Accordingly, I make orders that:
1)Hunt McCullough Kollias & Co make their file for the Defendants in this proceeding (“the file”) available for collection today (8 May 2009) by the fourth and seventh defendants solicitors (“Wisewoulds”) or their agents from the offices of Hunt McCullough Kollias & Co situated at 210 Main Street, Mornington in the State of Victoria;
2)Wisewoulds, having collected the file, shall secure the file at its offices situated at 419 Collins Street, Melbourne in the State of Victoria;
3)While the file remains at Wisewoulds' offices, the solicitors and counsel representing each defendant in the proceeding may inspect the file and make copies of documents at Wisewoulds' offices for the purposes of making submissions to the Court;
4)While the file remains at Wisewoulds' offices no original document shall be removed from the file, save for the purpose of copying it and after copying the original document shall be returned to the file;
5)As soon as practicable after the conclusion of the costs hearing, and in any event on or before 29 May 2009, Wisewoulds shall return the file to Hunt McCullough Kollias & Co;
6) There be liberty to apply;
7) This order be drawn up by the solicitors for the applicants;
(8)The costs of collection, transportation and return of the file are to be borne by the defendants on an indemnity basis;
(9)Any documents copied as a result of inspection, but not tendered in evidence at the costs hearing, shall be returned at the conclusion of the costs hearing.

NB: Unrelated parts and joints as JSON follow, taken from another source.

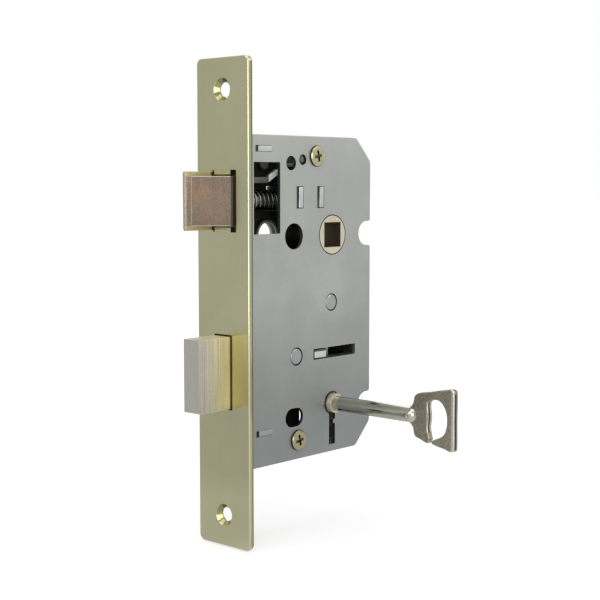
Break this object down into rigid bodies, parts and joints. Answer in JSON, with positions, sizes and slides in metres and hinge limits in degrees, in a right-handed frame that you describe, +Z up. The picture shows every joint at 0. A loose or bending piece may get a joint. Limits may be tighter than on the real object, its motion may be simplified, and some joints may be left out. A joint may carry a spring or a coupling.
{
  "type": "mortise sashlock",
  "caption": "Mortise sashlock with bevelled spring latch, handle follower, lever deadbolt, flat steel case, long faceplate and a key in the keyhole.",
  "frame": {"origin": "centre of the faceplate's front face, midway between its two fixing screws", "axes": "+X into the door along the case depth, +Z up along the faceplate, -Y towards the side with the cover screws and the key"},
  "size_m": [0.0778, 0.0705, 0.155],
  "materials": {
    "faceplate_brass": "polished pale brass",
    "case_zinc": "satin zinc plate",
    "bracket_zinc": "bright zinc plate",
    "pillar_zinc": "bright zinc plate",
    "post_zinc": "zinc plated rivet",
    "screw_yellow": "yellow passivated",
    "steel": "bare steel",
    "spring_steel": "drawn wire",
    "latch_sintered": "fine ground, slightly pink",
    "bolt_sintered": "fine ground",
    "follower_brass": "cast, pale",
    "lever_steel": "stamped",
    "key_nickel": "polished nickel plate",
    "key_bow_nickel": "cast, nickel plated"
  },
  "bodies": {
    "case": {"faceplate": "faceplate_brass", "faceplate_rivets": "steel", "case_back": "case_zinc", "case_cover": "case_zinc", "bracket_top": "bracket_zinc", "bracket_bottom": "bracket_zinc", "cover_pillar_top": "pillar_zinc", "cover_pillar_bottom": "pillar_zinc", "cover_screws": "screw_yellow", "lever_pivot_post": "post_zinc", "spring_post": "post_zinc", "latch_guide_front": "bracket_zinc", "latch_guide_rear": "bracket_zinc", "latch_spring": "spring_steel", "follower_spring": "spring_steel"},
    "latch": {"latch_head": "latch_sintered", "latch_pin": "steel", "latch_rod": "steel", "latch_stirrup": "steel", "latch_strip": "bracket_zinc"},
    "follower": {"follower": "follower_brass"},
    "deadbolt": {"deadbolt_head": "bolt_sintered", "deadbolt_tail": "steel", "deadbolt_stump": "steel", "deadbolt_rivets": "steel"},
    "first_lever": {"lever_1": "lever_steel", "lever_spring_1": "spring_steel"},
    "second_lever": {"lever_2": "lever_steel", "lever_spring_2": "spring_steel"},
    "third_lever": {"lever_3": "lever_steel", "lever_spring_3": "spring_steel"},
    "key": {"key_shaft": "key_nickel", "key_bit": "key_nickel", "key_collar": "key_nickel", "key_bow": "key_bow_nickel", "key_bow_pin": "key_nickel"}
  },
  "joints": [
    {"name": "follower_turn", "type": "hinge", "parent": "case", "child": "follower", "pos_m": [0.044, 0, 0.0212], "axis": [0, 1, 0], "range_deg": [0, 48], "stiffness_Nm_per_rad": 0.25, "springref_deg": -20.05, "deforming": ["follower_spring"]},
    {"name": "latch_slide", "type": "slide", "parent": "case", "child": "latch", "axis": [1, 0, 0], "range_m": [0, 0.0116], "stiffness_N_per_m": 30, "springref_m": -0.012, "deforming": ["latch_spring"]},
    {"name": "key_turn", "type": "hinge", "parent": "case", "child": "key", "pos_m": [0.044, 0, -0.0358], "axis": [0, 1, 0], "range_deg": [0, 360]},
    {"name": "deadbolt_slide", "type": "slide", "parent": "case", "child": "deadbolt", "axis": [1, 0, 0], "range_m": [0, 0.0138]},
    {"name": "first_lever_turn", "type": "hinge", "parent": "case", "child": "first_lever", "pos_m": [0.0262, 0, -0.0183], "axis": [0, 1, 0], "range_deg": [0, 6], "stiffness_Nm_per_rad": 0.02, "springref_deg": 6.02, "deforming": ["lever_spring_1"]},
    {"name": "second_lever_turn", "type": "hinge", "parent": "case", "child": "second_lever", "pos_m": [0.0262, 0, -0.0183], "axis": [0, 1, 0], "range_deg": [0, 6], "stiffness_Nm_per_rad": 0.02, "springref_deg": 6.02, "deforming": ["lever_spring_2"]},
    {"name": "third_lever_turn", "type": "hinge", "parent": "case", "child": "third_lever", "pos_m": [0.0262, 0, -0.0183], "axis": [0, 1, 0], "range_deg": [0, 6], "stiffness_Nm_per_rad": 0.02, "springref_deg": 6.02, "deforming": ["lever_spring_3"]}
  ],
  "couplings": [
    {"joint": "latch_slide", "follows": "follower_turn", "m_per_rad": 0.013846},
    {"joint": "deadbolt_slide", "follows": "key_turn", "m_per_rad": 0.0021963}
  ]
}
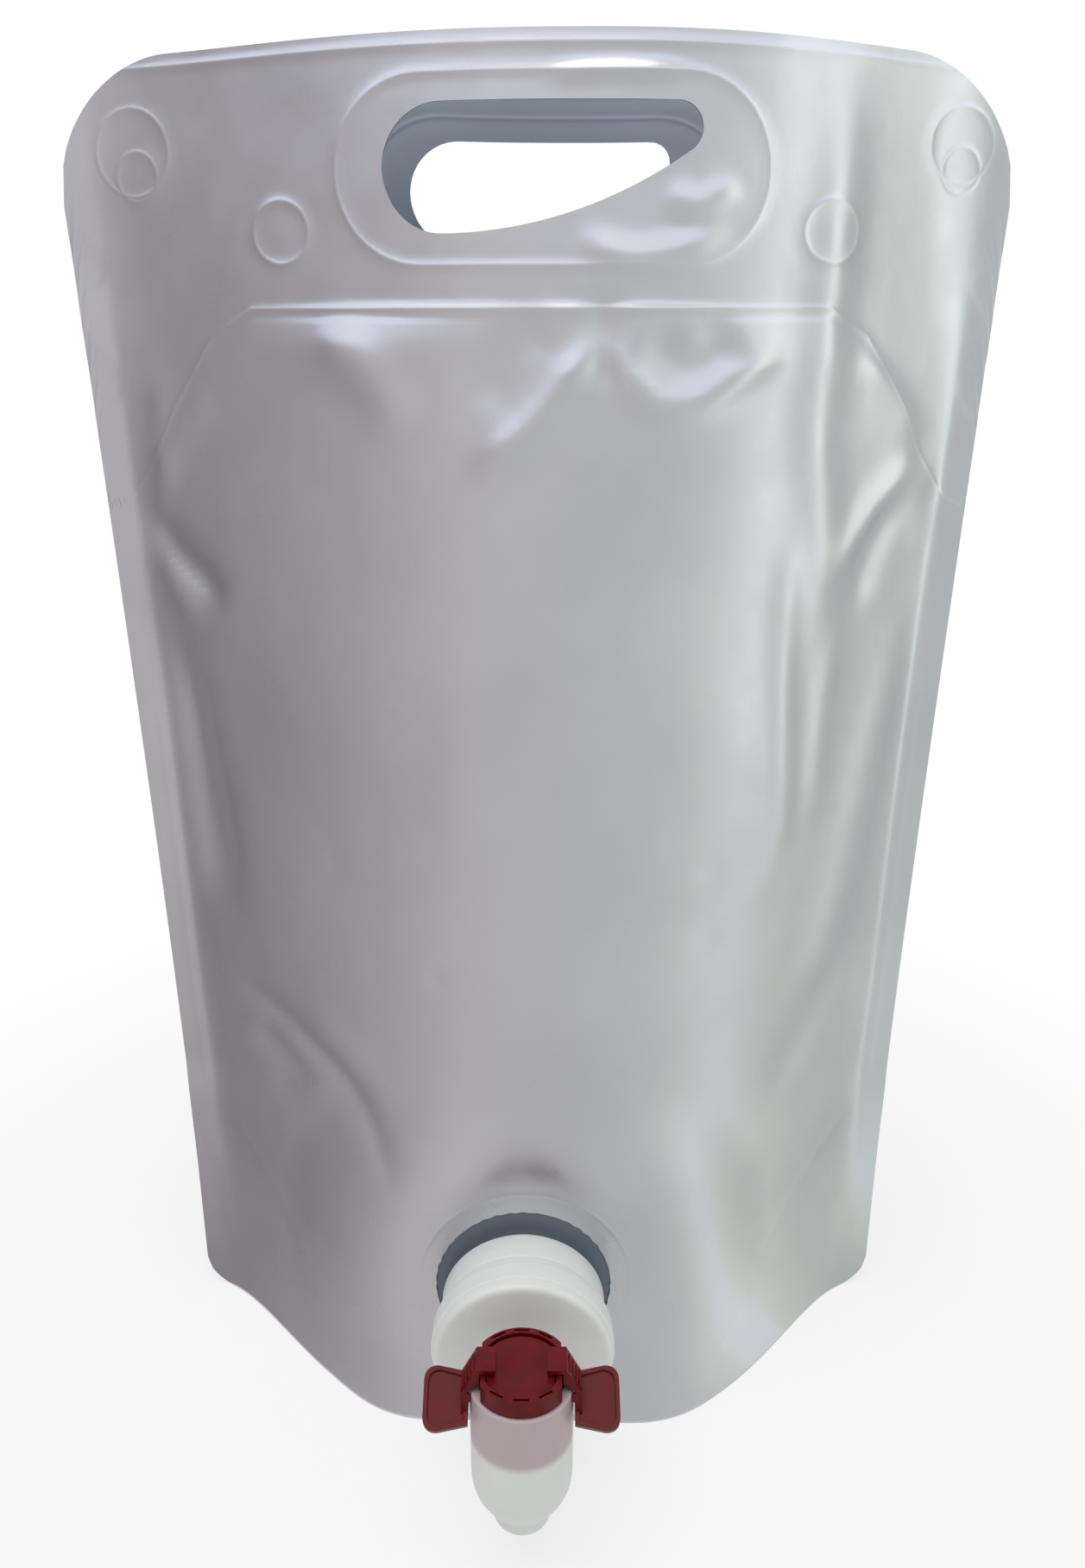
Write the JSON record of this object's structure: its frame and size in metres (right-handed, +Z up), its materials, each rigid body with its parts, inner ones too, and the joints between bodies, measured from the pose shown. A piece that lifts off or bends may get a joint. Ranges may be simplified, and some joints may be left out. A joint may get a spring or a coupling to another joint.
{
  "type": "stand-up pouch",
  "caption": "Stand-up drinks pouch of silver film with a hand hole, an open top, a gusseted foot and a red press tap low on the front.",
  "frame": {"origin": "on the floor, under the middle of the pouch's foot", "axes": "+Z up, +X to the right as the tap is seen from the front, -Y out of the front along the tap"},
  "size_m": [0.2106, 0.1616, 0.325],
  "materials": {
    "silver_film_outside": "satin metallised film",
    "silver_film_foot": "satin metallised film",
    "milky_plastic": "milky, slightly translucent, moulded",
    "red_plastic": "satin moulded",
    "soft_seal": "soft matt"
  },
  "bodies": {
    "pouch": {"front_film": "silver_film_outside", "back_film": "silver_film_outside", "bottom_gusset": "silver_film_foot", "tap_gland": "milky_plastic", "tap_body": "milky_plastic", "cap_ring": "red_plastic", "finger_grip": "red_plastic", "return_bellows": "soft_seal"},
    "button": {"press_button": "red_plastic", "valve_plunger": "red_plastic", "valve_seal": "soft_seal"}
  },
  "joints": [
    {"name": "button_press", "type": "slide", "parent": "pouch", "child": "button", "axis": [0, 0, -1], "range_m": [0, 0.004], "stiffness_N_per_m": 800, "deforming": ["return_bellows"]}
  ]
}
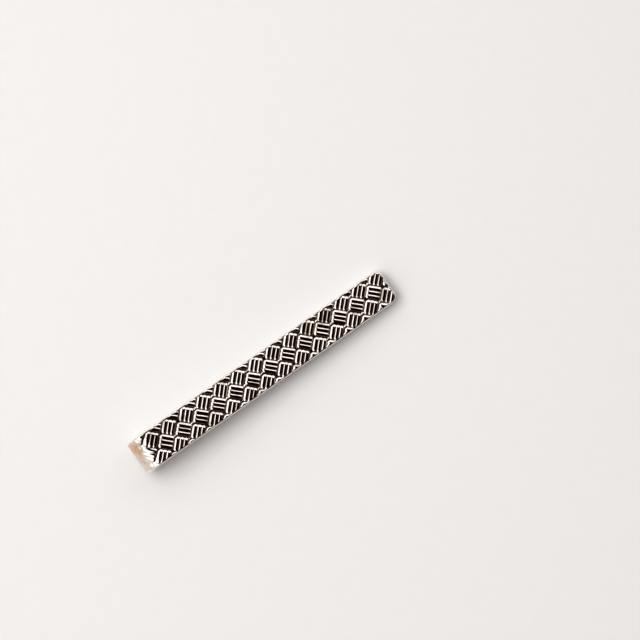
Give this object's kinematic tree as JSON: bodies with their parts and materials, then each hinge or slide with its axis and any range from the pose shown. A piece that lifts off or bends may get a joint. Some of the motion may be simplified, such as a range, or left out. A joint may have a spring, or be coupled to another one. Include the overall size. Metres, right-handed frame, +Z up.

(10)The costs of and incidental to this application be paid by Hunt, McCullough Kollias & Co.
(11)This order be signed by a Judge pursuant to Rule 60.04 of the Supreme Court (General Civil Procedure Rules) 2005.
At approximately 5 pm on the day of the application, and after I had pronounced these orders, Mr S Wilson QC appeared ex parte before me to make an application on behalf of Hunts to have my orders stayed pending a proposed appeal. I was informed that a courier truck was present at the premises of Hunts ready to take delivery of the file.
I refused the application for the stay on the ground that, in my opinion, the decision which I had made was not attended with sufficient doubt to warrant a stay of the orders pending an appeal. Furthermore, because of the likelihood of delay being caused in the delivery of the file to Wisewoulds by the making of the application for the stay, I made the following further order by way of a variation to the original order:
The time in which Hunt McCullough Kollias & Co have to comply with the order be extended to 6.00 pm 8 May 2009 or such further time as is required to complete the loading of the boxes onto the truck.